In comparison a small advert for similar positions now generates phenomenal interest way above demand.
According to Purins, the company now spends 10 times less on advertising than 12 months ago by simply sourcing candidates from its expanding database.

The global economic slowdown meant many companies had become increasingly selective in their recruitment practices.
"Company management are very cautious about expanding their head count," said Viesturs Viksna, managing partner of ARIKO ReServ.
"It's a discrepancy in the market right now, that there are many people in the market, but many that still might not qualify. When companies are being squeezed they have to be harder on themselves and on their people. It's not just about filling the position, but about finding the right fit for the organization that represents the best value," he said.

Viksna said growing uncertainty in the job market had also seen an increase in the numbers of people actively looking for work while still employed elsewhere.

However, it's not all doom and gloom in the recruitment sector.
Viksna, whose company specializes in management recruitment services for international subsidiaries in the Baltics, said while market activity was down, overall there was optimism for the future.

"Certainly there are less openings for jobs and recruitment is becoming a more selective process. But, I think soon we will start to see companies coming out of the shock [of economic recession] and look at what they can do to utilize the situation. Overall I think we can expect slow business for a year and then more activity starting to develop again in 2010," he said.
Board member of Eiro Personals Arta Biruma said the recruitment downturn was not being felt across all sectors.

The company, which specializes in sourcing employees for global Latvian based IT companies, had been largely cushioned from the economic downturn, according to Biruma.
"The situation in recruitment is critical where companies have been outsourcing recruitment and are not involved directly in the screening process," Biruma told TBT.

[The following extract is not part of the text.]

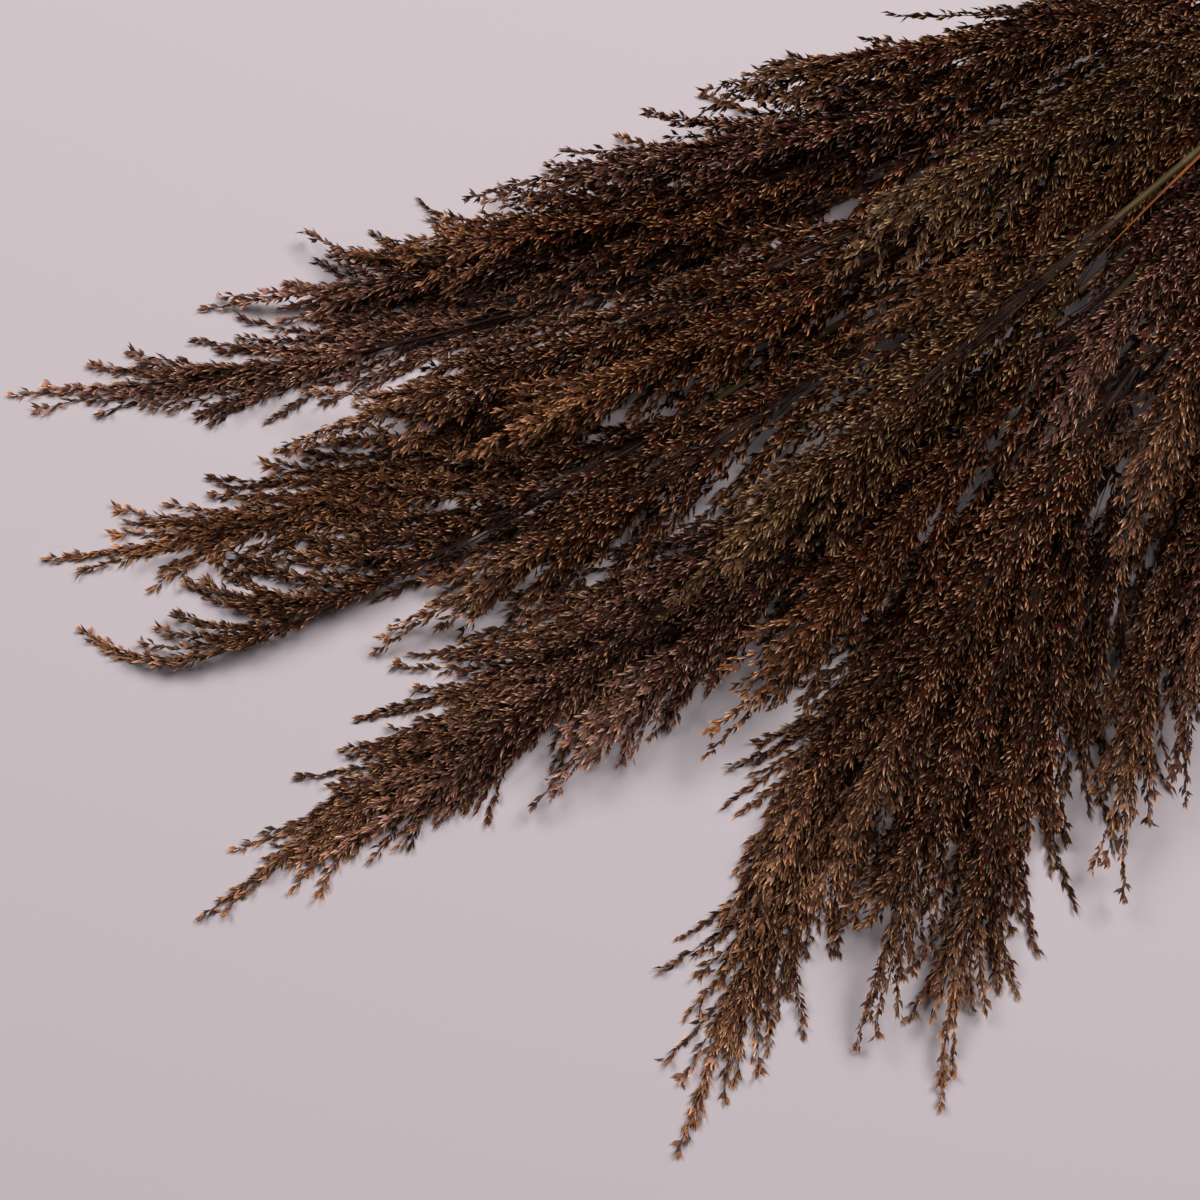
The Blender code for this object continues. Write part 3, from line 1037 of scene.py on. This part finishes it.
# %% Stem finish
stem_finish, tree, shader = new_material("dry_reed_stem", 0.5, 0.12)
along = value_of(tree, "along")
tone = value_of(tree, "tone")
green, height = fibre_colours(tree, (0.050, 0.032, 0.012), (0.100, 0.066, 0.026))
straw, _ = fibre_colours(tree, (0.130, 0.095, 0.042), (0.290, 0.220, 0.110))
sheathed = mix_colours(tree, step_between(tree, tone, 0.15, 0.9), green, straw)
bare_end = mix_colours(tree, step_between(tree, along, 0.63, 0.66), sheathed, green)
to_joint = step_between(tree, along, 0.10, 0.015)
jointed = mix_colours(tree, to_joint, bare_end, (0.095, 0.036, 0.036))
ringed = mix_colours(tree, step_between(tree, along, 0.012, 0.004), jointed, (0.045, 0.026, 0.020))
pith = mix_colours(tree, step_between(tree, along, -0.2, -0.6), ringed, (0.42, 0.34, 0.20))
satin = step_between(tree, tone, 0.0, 1.0, 0.38, 0.62)
link(tree, (pith, shader.inputs["Base Color"]), (satin, shader.inputs["Roughness"]))
add_bump(tree, shader, height, 0.35, 0.0002)

# %% Stems
STEM_RADIUS_AT_CUT = 0.0026
STEM_RADIUS_AT_PLUME = 0.0020
JOINT_SPACING = 0.125
FIRST_JOINT = (0.030, 0.095)
JOINT_OVERLAP = 1.02
CUT_OVERLAP = 1.04
# The finish reads these marks as bare stem and as pith, which is all that lies near the axis
BARE_MARK = 0.8
PITH_MARK = -1.0
PITH_RADIUS = 0.8


def build_stem(node, random):
    points, length = stem_paths[node]
    sheaf = Sheaf()
    first = random.uniform(*FIRST_JOINT)
    joints = max(2, round((length - first) / JOINT_SPACING))
    spacing = (length - first) / joints
    starts = [0.0] + [first + spacing * k for k in range(joints)]
    for number, start in enumerate(starts):
        corners, triangles = joint_length if number else cut_length
        reach = spacing * JOINT_OVERLAP if number else first * CUT_OVERLAP
        radius = STEM_RADIUS_AT_CUT + (STEM_RADIUS_AT_PLUME - STEM_RADIUS_AT_CUT) * start / length
        straight = corners * (reach, radius, radius)
        turn = np.array(Matrix.Rotation(random.uniform(0, math.pi), 3, "X"))
        near_axis = np.hypot(corners[:, 1], corners[:, 2]) < PITH_RADIUS
        along = corners[:, 0] if number else np.where(near_axis, PITH_MARK, BARE_MARK)
        bent = bend(straight @ turn, points, TOWARDS_Y, start, length)
        straight[:, 0] += start + 10 * number
        sheaf.add(bent, triangles, along=along, tone=random.random(), straight=straight)
    piece = make_mesh(node.replace("stem", "reed_stem"), sheaf, (stem_finish,), math.radians(30))
    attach(piece, "root")
    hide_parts(node)
    return piece


stems = [build_stem(node, np.random.default_rng(300 + number)) for number, node in enumerate(stem_nodes)]
print("stems:", sum(len(stem.data.polygons) for stem in stems), "triangles")

# %% [markdown]
# ## Leaf blades
#
# Three dry blades are left on the reeds. A dry blade rolls in along its midrib and narrows to a
# thread. It is modelled flat as a grid, narrowed and folded, given its thickness by Solidify, and
# then bent along the middle of its solid.

# %% Leaf blades
BLADE_STEPS = 28
BLADE_HALF_WIDTH = 0.0015
BLADE_FOLD = 0.55
BLADE_THICKNESS = 0.0003
BLADE_TWIST = 1.2


def model_blade(random):
    """A folded blade, 1 long, along +X from its sheath."""
    bpy.ops.mesh.primitive_grid_add(
        x_subdivisions=BLADE_STEPS, y_subdivisions=4, size=1, location=(0.5, 0, 0)
    )
    blade = bpy.context.object
    bpy.ops.object.transform_apply(location=True, rotation=False, scale=False)
    phase = random.uniform(0, 6.0)
    for vertex in blade.data.vertices:
        x, y = vertex.co.x, 2 * vertex.co.y
        width = BLADE_HALF_WIDTH * (1 - 0.93 * x**1.6) * (0.75 + 0.25 * min(1.0, 8 * x))
        ripple = 0.12 * math.sin(19 * x + phase + 2 * y) * abs(y)
        vertex.co.y = y * width
        vertex.co.z = (BLADE_FOLD * abs(y) ** 1.4 + ripple - 0.3) * width
    thick = blade.modifiers.new("thickness", "SOLIDIFY")
    thick.thickness = BLADE_THICKNESS
    thick.offset = 0
    bpy.context.view_layer.objects.active = blade
    bpy.ops.object.modifier_apply(modifier=thick.name)
    return blade


def leaf_finish(name, dark, light):
    material, tree, shader = new_material(name, 0.6, 0.15)
    colour, height = fibre_colours(tree, dark, light, 0.8)
    link(tree, (colour, shader.inputs["Base Color"]))
    add_bump(tree, shader, height, 0.4, 0.0002)
    return material


LEAF_FINISHES = {
    "leaf_blade_1": leaf_finish("straw_leaf", (0.16, 0.105, 0.040), (0.34, 0.25, 0.115)),
    "leaf_blade_2": leaf_finish("orange_leaf", (0.15, 0.038, 0.007), (0.30, 0.085, 0.015)),
    "leaf_blade_3": leaf_finish("olive_leaf", (0.11, 0.090, 0.030), (0.24, 0.20, 0.085)),
}
for number, node in enumerate(leaf_nodes):
    random = np.random.default_rng(500 + number)
    path = smooth_through(ring_middles(node), 40)
    length = run_of(path)[-1]
    corners, triangles = take_mesh(model_blade(random))
    straight = corners * (length, 1, 1)
    twist = (0.2 + 1.1 * corners[:, 0]) * random.uniform(-BLADE_TWIST, BLADE_TWIST)
    x, y, z = straight.T
    cos, sin = np.cos(twist), np.sin(twist)
    turned = np.stack([x, y * cos - z * sin, y * sin + z * cos], axis=1)
    sheaf = Sheaf()
    sheaf.add(bend(turned, path, TOWARDS_Y, 0, length), triangles, straight=straight)
    name = node.replace("leaf_blade", "dry_leaf")
    blade = make_mesh(name, sheaf, (LEAF_FINISHES[node],), math.radians(40))
    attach(blade, "root")
    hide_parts(node)
    print(blade.name, len(blade.data.polygons), "faces,", round(length, 3), "m long")

# %% [markdown]
# ## The rubber band
#
# The band is one closed loop of flat rubber, wound three times round the stems. Its turns lie side
# by side, and the last crosses over the others on top to meet the first. A short length of flat
# strip is modelled, an Array repeats it into a straight strip, and the strip is bent along the loop.

# %% Band model
BAND_TURNS = 3
STRIP_WIDTH = 0.0023
STRIP_THICKNESS = 0.0015
STRIP_STEPS = 168
STRIP_SINK = 0.55 * STRIP_THICKNESS
# Between two flat sides of an octagon whose corners are 1 apart
OCTAGON_WIDTH = 0.924
CROSSING_SHARE = 0.10
CROSSING_TURN = math.radians(125)
CROSSING_HEIGHT = 1.05 * STRIP_THICKNESS
BAND_WAYS = 64


def model_strip(length):
    """A straight strip along +X, with rounded edges and open ends."""
    step = length / STRIP_STEPS
    bpy.ops.mesh.primitive_cylinder_add(vertices=8, radius=0.5, depth=step, end_fill_type="NOTHING")
    strip = bpy.context.object
    strip.data.transform(Matrix.Rotation(math.radians(22.5), 4, "Z"))
    strip.data.transform(Matrix.Rotation(math.pi / 2, 4, "Y"))
    for vertex in strip.data.vertices:
        vertex.co.x += 0.5 * step
        vertex.co.y *= STRIP_WIDTH / OCTAGON_WIDTH
        vertex.co.z *= STRIP_THICKNESS / OCTAGON_WIDTH
    row = strip.modifiers.new("row", "ARRAY")
    row.count = STRIP_STEPS
    row.use_merge_vertices = True
    row.merge_threshold = 0.00002
    bpy.ops.object.modifier_apply(modifier=row.name)
    return strip


def band_loop(count):
    """Points along the middle of the strip, from the outline of the frame's band."""
    corners = corners_of("rubber_band")
    middle = (corners.min(axis=0) + corners.max(axis=0)) / 2
    ways = np.arange(BAND_WAYS) * 2 * math.pi / BAND_WAYS
    normals = np.stack([np.cos(ways), np.sin(ways)])
    reaches = ((corners[:, 1:] - middle[1:]) @ normals).max(axis=0) - STRIP_SINK
    t = np.linspace(0, 1, count)
    turn = CROSSING_TURN + 2 * math.pi * BAND_TURNS * t
    facing = np.maximum(np.cos(turn[:, None] - ways), 0.05)
    radius = (reaches / facing).min(axis=1)
    wound = 1 - CROSSING_SHARE
    crossing = np.clip((t - wound) / CROSSING_SHARE, 0, 1)
    half = (band_high[0] - band_low[0] - STRIP_WIDTH) / 2
    x = np.where(t < wound, 2 * t / wound - 1, 1 - 2 * crossing**2 * (3 - 2 * crossing)) * half
    radius = radius + CROSSING_HEIGHT * np.sin(math.pi * crossing) ** 0.6
    return middle + np.stack([x, radius * np.cos(turn), radius * np.sin(turn)], axis=1)


# %% Rubber finish
rubber_finish, tree, shader = new_material("tan_rubber", 0.5, 0.4)
places = object_places(tree)
bloom = noise(tree, places, 260, 3.0)
grain = noise(tree, places, 2600, 2.0)
bloomed = step_between(tree, bloom, 0.35, 0.7)
rubber_colour = mix_colours(tree, bloomed, (0.37, 0.215, 0.085), (0.50, 0.345, 0.180))
dulled = step_between(tree, bloom, 0.3, 0.7, 0.42, 0.68)
link(tree, (rubber_colour, shader.inputs["Base Color"]), (dulled, shader.inputs["Roughness"]))
add_bump(tree, shader, grain, 0.25, 0.0001)

# %% Rubber band
LOOP_POINTS = STRIP_STEPS * 2 + 1
SEAM_GAP = 0.0005
loop = band_loop(LOOP_POINTS)
loop_length = run_of(loop)[-1]
corners, triangles = take_mesh(model_strip(loop_length))
even = stretch_of(loop, 0, loop_length, LOOP_POINTS)
sheaf = Sheaf()
sheaf.add(bend(corners, even, np.array((1.0, 0, 0)), 0, loop_length), triangles)
band = make_mesh("wound_rubber_band", sheaf, (rubber_finish,), math.radians(60))
edit = bmesh.new()
edit.from_mesh(band.data)
bmesh.ops.remove_doubles(edit, verts=edit.verts, dist=SEAM_GAP)
bmesh.ops.recalc_face_normals(edit, faces=edit.faces)
edit.to_mesh(band.data)
open_edges = sum(edge.is_boundary for edge in edit.edges)
print("rubber band:", len(edit.faces), "faces, open edges:", open_edges)
edit.free()
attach(band, "root")
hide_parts("rubber_band")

"In IT services they are not feeling the slowdown. There is still a decent amount of companies looking for motivated leaders, with the right experience and competence," she said.
Despite the deep and wide-reaching effects of the global economic slowdown, Purins said recruitment companies servicing overseas markets retained a distinct advantage.

The weakened pound exchange rate and decline in the farming and construction sectors has affected recruitment activity in the traditional markets such as the U.K. and Ireland.
However, Purins said there remained growth in demand for workers in the food industry.
"The market is not dead. Some industries are doing better than others. I believe in the next 12 months we will also see more recruitment business and a lot more potential," he said.

Latvia's comparably low labor costs and strong work ethic mean Latvian workers remain attractive to international companies.

"Latvian workers will be happy to work for seven to nine euros an hour, compared to local workers [who] will want at least one and a half euro more. When you have 300 employees, that's a big difference," said Purins.
"We also hear from employers that productivity [of Latvian workers] is very high and the quality of work is better… Latvian workers will work as much as possible to send as much money home. They take less sick days. Maybe it sounds like a bad thing to say, but our people are more hungry for money."